Greene’s circumstances improved greatly while in Salisbury. In addition to Elizabeth’s aid, he discovered a collection of more than 1700 Continental arms stashed away for the militia. General Greene spent the remainder of February 2nd and 3rd moving his men, the Salisbury supplies, the Cowpens prisoners who arrived via a different route and fleeing civilians across the Yadkin River at the Trading Ford, six miles east of Salisbury. For two days all the boats that could be mustered traveled back and forth across the muddy brown waters.
The British had reached Salisbury late in the day and pressed on to the Trading Ford, where they were in time to catch Greene’s rear guard still on the near side of the river. The Patriots passed down the river two miles and crossed over, abandoning the baggage and other wagons that could not be gotten over. The British marched on to the river, but found the water too deep to ford and still rising. It has always been believed that the Yadkin River rose suddenly after Greene crossed. All that is certain is that, by the time the British reached the Yadkin, it was too high to ford, and all the boats were on the far shore.
On February 4, the entire British army reached the south bank of the Yadkin.

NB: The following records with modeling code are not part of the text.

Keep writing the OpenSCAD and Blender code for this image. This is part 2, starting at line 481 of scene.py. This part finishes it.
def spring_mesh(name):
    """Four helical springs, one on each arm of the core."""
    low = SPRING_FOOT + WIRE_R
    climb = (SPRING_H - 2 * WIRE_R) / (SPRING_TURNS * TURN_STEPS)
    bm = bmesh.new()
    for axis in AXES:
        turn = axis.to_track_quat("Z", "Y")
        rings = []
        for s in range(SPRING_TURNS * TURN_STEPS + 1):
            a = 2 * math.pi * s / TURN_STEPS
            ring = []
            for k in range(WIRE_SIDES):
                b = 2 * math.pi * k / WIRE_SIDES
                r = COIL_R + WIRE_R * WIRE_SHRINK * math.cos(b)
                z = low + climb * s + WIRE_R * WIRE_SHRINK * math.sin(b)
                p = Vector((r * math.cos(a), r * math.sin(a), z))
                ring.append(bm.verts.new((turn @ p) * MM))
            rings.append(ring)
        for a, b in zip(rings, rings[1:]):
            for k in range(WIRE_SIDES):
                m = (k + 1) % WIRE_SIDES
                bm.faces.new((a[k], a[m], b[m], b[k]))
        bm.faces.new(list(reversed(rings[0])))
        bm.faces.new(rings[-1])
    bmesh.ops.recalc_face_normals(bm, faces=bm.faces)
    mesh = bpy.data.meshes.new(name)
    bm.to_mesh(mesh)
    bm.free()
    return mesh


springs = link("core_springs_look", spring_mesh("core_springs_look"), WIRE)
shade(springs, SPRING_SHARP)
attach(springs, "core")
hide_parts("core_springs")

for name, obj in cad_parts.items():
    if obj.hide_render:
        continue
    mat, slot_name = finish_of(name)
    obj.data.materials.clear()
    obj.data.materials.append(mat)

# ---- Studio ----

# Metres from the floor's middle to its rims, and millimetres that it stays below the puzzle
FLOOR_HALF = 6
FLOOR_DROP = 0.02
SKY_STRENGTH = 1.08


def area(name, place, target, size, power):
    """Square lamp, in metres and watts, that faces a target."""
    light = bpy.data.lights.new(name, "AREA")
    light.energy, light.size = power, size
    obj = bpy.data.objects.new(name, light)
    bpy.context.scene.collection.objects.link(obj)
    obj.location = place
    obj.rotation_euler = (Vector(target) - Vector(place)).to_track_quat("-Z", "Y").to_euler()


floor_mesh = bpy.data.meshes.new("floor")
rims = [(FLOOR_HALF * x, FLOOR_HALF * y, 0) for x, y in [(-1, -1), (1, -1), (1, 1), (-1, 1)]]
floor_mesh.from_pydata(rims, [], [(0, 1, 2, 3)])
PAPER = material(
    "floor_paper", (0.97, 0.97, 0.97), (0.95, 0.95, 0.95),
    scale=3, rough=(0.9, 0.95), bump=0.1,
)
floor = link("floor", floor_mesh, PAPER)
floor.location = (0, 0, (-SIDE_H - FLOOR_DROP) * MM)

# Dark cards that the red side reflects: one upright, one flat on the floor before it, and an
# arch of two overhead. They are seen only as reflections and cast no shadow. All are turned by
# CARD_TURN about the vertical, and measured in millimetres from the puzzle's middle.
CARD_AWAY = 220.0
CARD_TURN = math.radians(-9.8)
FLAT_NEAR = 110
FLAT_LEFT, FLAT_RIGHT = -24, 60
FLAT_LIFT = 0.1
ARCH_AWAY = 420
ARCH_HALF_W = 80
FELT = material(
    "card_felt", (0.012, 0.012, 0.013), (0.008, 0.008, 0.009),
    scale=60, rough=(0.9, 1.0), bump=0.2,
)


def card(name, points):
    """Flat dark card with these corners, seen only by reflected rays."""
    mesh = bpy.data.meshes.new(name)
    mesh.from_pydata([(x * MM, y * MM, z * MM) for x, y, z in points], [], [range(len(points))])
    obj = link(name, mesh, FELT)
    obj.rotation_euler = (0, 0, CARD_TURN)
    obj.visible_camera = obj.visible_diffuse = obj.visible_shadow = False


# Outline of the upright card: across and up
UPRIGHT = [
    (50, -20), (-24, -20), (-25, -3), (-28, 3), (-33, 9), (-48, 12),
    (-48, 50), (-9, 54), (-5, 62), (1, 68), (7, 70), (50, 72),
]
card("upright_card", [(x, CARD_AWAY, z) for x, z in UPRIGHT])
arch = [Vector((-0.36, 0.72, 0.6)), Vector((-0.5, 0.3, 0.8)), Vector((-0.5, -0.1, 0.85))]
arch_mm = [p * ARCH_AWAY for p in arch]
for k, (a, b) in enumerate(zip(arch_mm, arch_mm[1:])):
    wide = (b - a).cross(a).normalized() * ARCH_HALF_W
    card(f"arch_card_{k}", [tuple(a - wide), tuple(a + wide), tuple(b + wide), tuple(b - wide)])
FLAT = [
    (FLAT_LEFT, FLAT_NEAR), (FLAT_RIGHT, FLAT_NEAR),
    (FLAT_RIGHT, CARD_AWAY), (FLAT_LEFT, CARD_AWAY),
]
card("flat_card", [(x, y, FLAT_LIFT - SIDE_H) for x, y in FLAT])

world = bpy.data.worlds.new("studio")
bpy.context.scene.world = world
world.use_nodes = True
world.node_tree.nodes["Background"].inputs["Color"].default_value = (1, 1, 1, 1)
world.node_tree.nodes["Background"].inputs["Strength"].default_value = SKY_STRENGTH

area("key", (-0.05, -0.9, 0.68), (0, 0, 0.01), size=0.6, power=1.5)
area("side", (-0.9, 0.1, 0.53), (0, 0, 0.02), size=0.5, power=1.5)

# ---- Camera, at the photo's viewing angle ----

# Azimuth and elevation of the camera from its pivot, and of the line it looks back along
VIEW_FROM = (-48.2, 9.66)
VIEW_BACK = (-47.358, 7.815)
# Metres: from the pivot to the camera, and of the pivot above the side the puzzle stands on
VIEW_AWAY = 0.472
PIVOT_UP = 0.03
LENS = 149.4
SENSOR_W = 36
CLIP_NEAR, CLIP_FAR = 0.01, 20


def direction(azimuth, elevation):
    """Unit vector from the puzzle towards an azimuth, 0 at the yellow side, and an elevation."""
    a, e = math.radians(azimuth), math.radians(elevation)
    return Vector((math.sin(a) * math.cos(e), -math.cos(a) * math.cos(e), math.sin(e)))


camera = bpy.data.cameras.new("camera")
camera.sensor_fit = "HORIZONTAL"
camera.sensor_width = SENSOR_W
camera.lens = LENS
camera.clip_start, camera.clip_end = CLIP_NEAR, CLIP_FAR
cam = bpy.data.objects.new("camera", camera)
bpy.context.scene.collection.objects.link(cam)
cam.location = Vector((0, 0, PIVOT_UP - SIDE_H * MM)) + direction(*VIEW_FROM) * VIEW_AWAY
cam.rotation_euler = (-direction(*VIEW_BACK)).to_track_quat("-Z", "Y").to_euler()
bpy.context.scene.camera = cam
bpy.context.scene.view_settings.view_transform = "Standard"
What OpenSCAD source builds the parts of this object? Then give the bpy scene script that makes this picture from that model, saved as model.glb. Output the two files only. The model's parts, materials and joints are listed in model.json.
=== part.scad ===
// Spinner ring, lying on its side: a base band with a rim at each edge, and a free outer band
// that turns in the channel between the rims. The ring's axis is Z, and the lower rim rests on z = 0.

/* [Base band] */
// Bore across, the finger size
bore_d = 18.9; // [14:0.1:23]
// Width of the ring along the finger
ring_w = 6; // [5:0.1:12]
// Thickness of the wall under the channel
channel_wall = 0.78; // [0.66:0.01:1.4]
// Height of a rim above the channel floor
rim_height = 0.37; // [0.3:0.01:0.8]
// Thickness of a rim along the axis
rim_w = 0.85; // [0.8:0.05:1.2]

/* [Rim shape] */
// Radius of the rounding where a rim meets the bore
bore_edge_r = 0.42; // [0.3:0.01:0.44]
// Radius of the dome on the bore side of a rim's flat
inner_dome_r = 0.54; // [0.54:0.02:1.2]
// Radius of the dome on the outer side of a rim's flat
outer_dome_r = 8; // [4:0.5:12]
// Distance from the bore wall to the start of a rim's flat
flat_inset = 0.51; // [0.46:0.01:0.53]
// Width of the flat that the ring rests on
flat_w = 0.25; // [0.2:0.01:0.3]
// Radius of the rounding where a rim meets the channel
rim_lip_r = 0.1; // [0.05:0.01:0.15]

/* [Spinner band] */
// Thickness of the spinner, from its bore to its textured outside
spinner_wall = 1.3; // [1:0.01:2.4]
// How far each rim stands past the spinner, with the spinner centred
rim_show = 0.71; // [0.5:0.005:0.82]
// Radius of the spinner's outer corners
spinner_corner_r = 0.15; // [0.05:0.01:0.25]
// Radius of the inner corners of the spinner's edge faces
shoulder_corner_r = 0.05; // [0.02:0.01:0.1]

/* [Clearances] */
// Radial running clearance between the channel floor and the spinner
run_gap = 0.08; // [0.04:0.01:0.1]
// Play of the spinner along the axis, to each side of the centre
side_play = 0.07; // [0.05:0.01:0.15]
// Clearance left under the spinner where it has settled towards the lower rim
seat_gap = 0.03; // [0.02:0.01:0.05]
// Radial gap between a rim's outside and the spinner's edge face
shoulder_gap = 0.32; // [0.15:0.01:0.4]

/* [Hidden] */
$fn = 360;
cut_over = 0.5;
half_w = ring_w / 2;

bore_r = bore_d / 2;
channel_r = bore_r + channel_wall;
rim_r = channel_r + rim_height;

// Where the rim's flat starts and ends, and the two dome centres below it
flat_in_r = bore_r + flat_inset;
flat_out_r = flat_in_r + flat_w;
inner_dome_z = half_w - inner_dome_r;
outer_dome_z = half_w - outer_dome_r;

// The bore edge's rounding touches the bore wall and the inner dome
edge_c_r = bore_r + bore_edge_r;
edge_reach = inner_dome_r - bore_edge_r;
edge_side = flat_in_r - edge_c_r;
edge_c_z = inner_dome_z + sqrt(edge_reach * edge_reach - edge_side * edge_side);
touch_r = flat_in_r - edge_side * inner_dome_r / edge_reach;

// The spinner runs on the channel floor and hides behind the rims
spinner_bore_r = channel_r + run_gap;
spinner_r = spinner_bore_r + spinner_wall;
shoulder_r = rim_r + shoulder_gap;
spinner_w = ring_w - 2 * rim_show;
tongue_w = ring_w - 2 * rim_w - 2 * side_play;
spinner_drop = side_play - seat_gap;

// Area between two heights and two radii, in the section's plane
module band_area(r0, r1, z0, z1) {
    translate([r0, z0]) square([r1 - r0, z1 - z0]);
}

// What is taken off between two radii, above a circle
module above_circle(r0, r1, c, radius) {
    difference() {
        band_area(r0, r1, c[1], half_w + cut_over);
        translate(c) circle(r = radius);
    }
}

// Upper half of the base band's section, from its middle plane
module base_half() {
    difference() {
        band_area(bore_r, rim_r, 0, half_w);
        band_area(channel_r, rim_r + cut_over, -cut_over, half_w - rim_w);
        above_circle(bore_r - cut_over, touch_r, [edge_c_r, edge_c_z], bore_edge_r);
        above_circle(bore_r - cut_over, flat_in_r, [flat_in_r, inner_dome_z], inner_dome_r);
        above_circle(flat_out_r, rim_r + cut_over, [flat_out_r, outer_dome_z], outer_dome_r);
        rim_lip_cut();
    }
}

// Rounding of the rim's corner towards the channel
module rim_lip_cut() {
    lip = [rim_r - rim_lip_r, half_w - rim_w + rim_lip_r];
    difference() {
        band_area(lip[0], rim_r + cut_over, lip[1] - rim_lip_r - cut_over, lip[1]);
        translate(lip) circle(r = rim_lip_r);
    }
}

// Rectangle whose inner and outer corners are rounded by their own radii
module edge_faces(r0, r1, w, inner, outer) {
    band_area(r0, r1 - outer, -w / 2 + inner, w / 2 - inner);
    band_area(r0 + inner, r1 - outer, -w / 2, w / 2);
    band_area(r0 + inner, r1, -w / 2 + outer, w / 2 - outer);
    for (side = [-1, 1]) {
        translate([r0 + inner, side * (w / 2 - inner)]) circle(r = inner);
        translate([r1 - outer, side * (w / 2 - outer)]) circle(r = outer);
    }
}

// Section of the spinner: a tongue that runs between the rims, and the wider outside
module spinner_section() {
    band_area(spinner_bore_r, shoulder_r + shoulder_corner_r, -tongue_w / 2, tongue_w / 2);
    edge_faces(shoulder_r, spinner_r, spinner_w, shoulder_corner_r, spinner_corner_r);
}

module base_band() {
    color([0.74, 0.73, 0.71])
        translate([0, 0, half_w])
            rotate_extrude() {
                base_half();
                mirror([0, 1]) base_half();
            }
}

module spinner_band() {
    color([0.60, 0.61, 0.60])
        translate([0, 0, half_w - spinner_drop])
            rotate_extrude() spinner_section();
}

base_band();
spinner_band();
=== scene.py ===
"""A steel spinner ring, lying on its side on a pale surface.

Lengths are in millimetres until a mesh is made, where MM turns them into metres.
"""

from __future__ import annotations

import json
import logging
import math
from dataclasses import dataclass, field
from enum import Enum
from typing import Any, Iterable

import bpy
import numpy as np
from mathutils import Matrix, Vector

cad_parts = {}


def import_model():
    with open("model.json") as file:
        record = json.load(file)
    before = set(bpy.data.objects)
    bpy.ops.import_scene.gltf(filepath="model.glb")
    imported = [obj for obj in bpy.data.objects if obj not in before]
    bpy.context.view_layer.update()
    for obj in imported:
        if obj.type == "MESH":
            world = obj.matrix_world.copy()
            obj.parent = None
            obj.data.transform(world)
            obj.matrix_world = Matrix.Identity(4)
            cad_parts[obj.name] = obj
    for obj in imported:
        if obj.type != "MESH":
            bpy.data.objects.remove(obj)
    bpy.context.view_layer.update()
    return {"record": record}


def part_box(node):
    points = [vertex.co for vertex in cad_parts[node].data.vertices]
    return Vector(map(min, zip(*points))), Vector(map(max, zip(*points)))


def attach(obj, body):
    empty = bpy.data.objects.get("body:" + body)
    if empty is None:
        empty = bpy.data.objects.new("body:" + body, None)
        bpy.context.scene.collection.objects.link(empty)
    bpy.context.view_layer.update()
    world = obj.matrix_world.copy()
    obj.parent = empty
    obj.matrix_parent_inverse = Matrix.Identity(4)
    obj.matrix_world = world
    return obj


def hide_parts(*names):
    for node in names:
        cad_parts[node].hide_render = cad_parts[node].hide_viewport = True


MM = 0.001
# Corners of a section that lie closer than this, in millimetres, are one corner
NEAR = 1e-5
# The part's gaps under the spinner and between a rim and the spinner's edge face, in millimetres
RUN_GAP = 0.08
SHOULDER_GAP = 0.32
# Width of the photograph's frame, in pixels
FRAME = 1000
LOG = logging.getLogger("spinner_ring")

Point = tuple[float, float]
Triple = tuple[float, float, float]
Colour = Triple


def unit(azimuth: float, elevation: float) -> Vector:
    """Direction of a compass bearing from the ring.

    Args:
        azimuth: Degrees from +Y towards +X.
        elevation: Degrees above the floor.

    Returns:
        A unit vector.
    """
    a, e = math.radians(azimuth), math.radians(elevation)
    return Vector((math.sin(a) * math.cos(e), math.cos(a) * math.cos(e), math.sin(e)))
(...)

Cornwallis was eager to engage Greene’s army, but was separated from them by the width of the swollen river. He installed his artillery atop the nearest bluff, and furiously cannonaded the opposite shore. According to Dr. Joseph Read’s eyewitness account, General Greene had taken up quarters in a cabin not far from the river, and tended to correspondence while cannon balls flew about him.
Considering the conditions under which the Continental Army lived and fought, it is remarkable that they could even remain in the field, let alone fight a well equipped and supplied British army. The successful escape of Nathanael Greene’s army – whether by act of Providence, luck or military skill – preserved the American army’s strength against the British, who would lose many of their number at Guilford Court House come mid-March, and who would surrender at Yorktown, Virginia in October 1781.
Elizabeth Maxwell Steele was distinguished not only for her attachment to the American cause during the war, but for the piety that shone brightly in her useful life. She was a tender mother, and beloved for her constant exercise of the virtues of kindness and charity. Her daughter Margaret was the wife of the Reverend Samuel E. McCorkle, a famous scholar and divine. Her son John was to become the first comptroller of the United States appointed by President George Washington and retained by the next two presidents.
Elizabeth Maxwell Steele died in 1791, and was buried in Rowan County, North Carolina.